Things that failed: the individual mandate for health insurance

The Affordable Care Act (“Obamacare”) quite possibly did more good than harm, and it was enacted with good intentions, but it hasn’t caused health insurance premiums to decline. Instead, they’re going up far faster than inflation. This probably isn’t surprising anyone: the Satanic Trinity (healthcare, housing, and tuition expenses) have been an exponentially-growing choke pear in middle-class orifices for decades. However, it wasn’t supposed to happen.

It’s time to point out a failure: the individual mandate, or the requirement that everyone purchase health insurance. I predicted that it would fail. The problem with health insurance isn’t just one thing– a litigious society, lobbying and corruption and corporate greed, poor coverage, an artificially low supply of doctors due to AMA chicanery, overspending by drug companies and (increasingly) hospitals on marketing– but an “all of the above” problem. Shit’s complicated, and a legal requirement that people buy a shitty product doesn’t, all else being equal, make the product less shitty. It makes it more shitty and far more expensive. Add a $1,000 per year penalty for being uninsured and, guess what, health insurance premiums are going to increase by $1,000. This is what happens in practice, even though the theory says otherwise. According to theory, individual mandates bring premiums down by removing adverse selection from the insurance pool. Without an individual mandate, the young and healthy opt out (especially with the ridiculous premiums that exist now) and the sick buy insurance. This makes premiums high. The goal of an individual mandate is to make the insurance pool national and, because healthy people expected to have low health costs are now included, reduce the overall premium.

Despite the high premiums, health insurers offer shitty products. The “cover everything” plans are gone, and people who get seriously sick are going to be paying a large percentage of the costs out of pocket. Why does this exist? The truth about our medical system is that it has a strong similarity to American and European witch hunts in the 15th to 18th centuries. The primary motivation for witch hunting was economics: if a person (usually an elderly woman) was judged to be a witch, the property was forfeit and disbursed between the clergy and the successful prosecutor. Who tended to have considerable stored wealth without the strength or power to defend it? Old people, often women, who lived alone. So who were the favored targets of witch hunters? That same set of people. Witch hunting no longer exists, but that economic source (middle-class retirees who’ve amassed nest eggs in the hundreds of thousands of dollars) remains and there are plenty who wish to get at it. The least respectable elder-poachers are the telemarketers and matchstick men who prey on the lonely; more respectable, but targeted toward the same end, is our “healthcare-industrial complex”: the hospitals, insurance bureaucrats, and lobbyists who use “medical billing” as an excuse to get at that last $250,000 from a person who (often being at death’s door) is completely unable to defend it (and before the children are aware that it exists and that their inheritance is being swiped).

The concept of an individual mandate is telling, though. It shows that many young people choose not to buy health insurance. And why?
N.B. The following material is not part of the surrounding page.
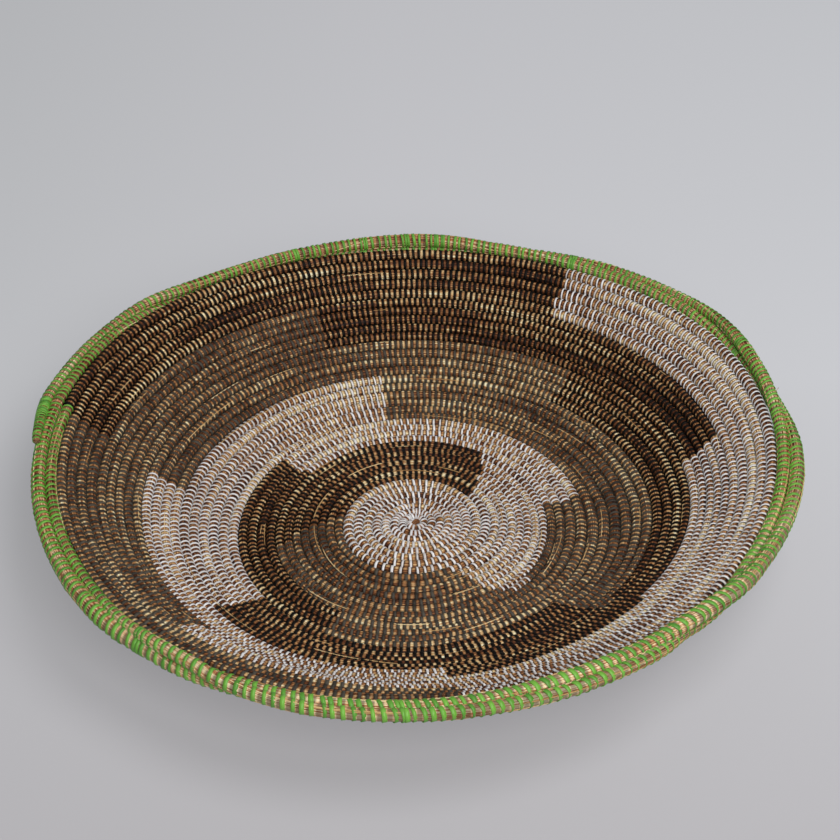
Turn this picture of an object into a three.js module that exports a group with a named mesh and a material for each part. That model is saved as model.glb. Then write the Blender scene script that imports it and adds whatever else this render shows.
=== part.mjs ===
// A round coiled bowl basket: one long bundle of grass wound in a spiral and sewn to itself
// with flat strips in white, black and grey. The last two rounds are twisted round each
// other as a rim. Millimetres, +Z up, standing on the floor.
import * as THREE from 'three';

// Driving sizes of the wound bundle
const corePitch = 5.3; // width of one round at the start of the winding
const nearCorePitch = 5.8; // width of one round where the start ends
const basePitch = 7.1; // width of one round across the flat base
const topPitch = 7.6; // width of one round at the top of the wall
const coilThickness = 7.4; // from the inner face of the wall to the outer face
const coilFlat = 3.4; // flat on the inner and outer face of a round
const gap = 0.3; // running clearance between neighbouring pieces
const startAzimuth = -36; // degrees, where the winding starts
const stationsPerTurn = 24; // straight steps in one round
const rimLean = new THREE.Vector2(-1, -2.5); // how far the rim has drifted off the start
const dentDepth = 7; // the rim is pressed in a little on one side
const dentAzimuth = 318;
const dentSpread = 26; // degrees to either side

// Driving sizes of the sewing strip and of the rim
const stripWidth = 2; // of the flat sewing strip
const stripThickness = 0.6;
const stripLift = 0.8; // middle of the strip above the face of a round
const stripDip = 0.5; // how far the strip sinks towards the groove between two rounds
const rimThickness = 11.6; // of each rim strand
const rimStartTurn = 39.56; // where the bundle leaves the wall and becomes the rim
const rimStations = 84; // straight steps in one round of the rim
const rimSides = 8; // faces round a rim strand
const rimEndTaper = 24; // degrees over which the last strand thins out
const rimTipThickness = 4; // of the lashed tip
const rimLashLength = 12; // degrees of the rim under the closing lashing
const crossings = [121, 231, 280, 323, 382, 438, 481, 591]; // azimuths where the strands stack
const twistHold = 0.65; // 0 is an even twist, near 1 the strands lie side by side for longer
const crossingDip = 2.2; // how far the pair is drawn in where the strands stack
const crossingSpread = 0.18; // how much wider a strand is pressed there

// Width of a round and slope of the wall, each as [round, value] pairs
const pitchRule = [[0, corePitch], [3, nearCorePitch], [8, basePitch], [40, topPitch]];
const slopeRule = [[0, -2], [6, 2], [12, -9], [15.5, 0], [18.5, 0], [24, 27], [30, 30], [36, 33], [40, 42]];

// The stepped whirl of colours: each field of rounds has one white, one black and one grey
// stretch, given by the azimuths where they begin, and each may lean with every round.
const fields = [
  { name: 'base_inner', from: 8, to: 16, white: 294, black: 40, grey: 173, lean: 2.8 },
  { name: 'base_outer', from: 16, to: 20, white: 15, black: 142, grey: 242, lean: 0, stands: true },
  { name: 'wall_low', from: 20, to: 26, white: 99, black: 217, grey: 319, lean: 0 },
  { name: 'wall_middle', from: 26, to: 30, white: 172, black: 277, grey: 52, lean: 0 },
  { name: 'wall_high', from: 30, to: 35, white: 226, black: 11, grey: 110, lean: 0 },
  { name: 'wall_top', from: 35, to: rimStartTurn, white: 277, black: 62, grey: 169, lean: 0 },
];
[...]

It’s not just that it’s a shitty product, but indicative of something else. Medical bankruptcies have become a “yeah, that happens” phenomenon, but this is indicative of something more severe that has happened in the past 20 years: we’ve de-moralized personal finance. By this, I mean that it’s no longer embarrassing to be in debt, and that it’s no longer viewed as shameful or unethical when people take on debt that they can’t possibly repay, or take on debt and have no intent on paying it back. I actually see this as a severe long-term threat to the fabric of society. Don’t get me wrong: I’m glad that there are forgiving bankruptcy laws in order to give second (and third) chances to people who fuck up… and business bankruptcy is a different affair altogether, since good-faith business failure is fairly common. What I find disturbing is that the system has become so unfair and capricious– people start out with large “student” debts because of the protection racket run by organizations that have given themselves airtight access to the middle-class job market, and can end up with unpayable medical bills for the “crime” of having bodies in which cells occasionally divide the wrong way– that a large number of people under 35 no longer see financial failure as a failure to keep their word, but as mere bad luck. That’s not because there is anything wrong with them as people- there isn’t– but because it accurately reflect the world that previous generations have left for them. The Boomers have created such an anti-meritocracy that this sort of de-moralization of personal finance, as brutal as its effects on the economy (see: 2008) may be, makes sense.

There actually is one way to solve the adverse-selection problem in the health insurance pool, and a host of other issues as well. The right way to impose an individual mandate is to (a) tax people and (b) give them “free” healthcare that is paid-for by taxes. I prefer the single-payer strategy, but a public-option that competes these shit-house private insurers into oblivion would also work. It may have the strictly rhetorical weakness of being equated to “socialism”, but it has what, at least, deserves to be an advantage in debate: it would actually work.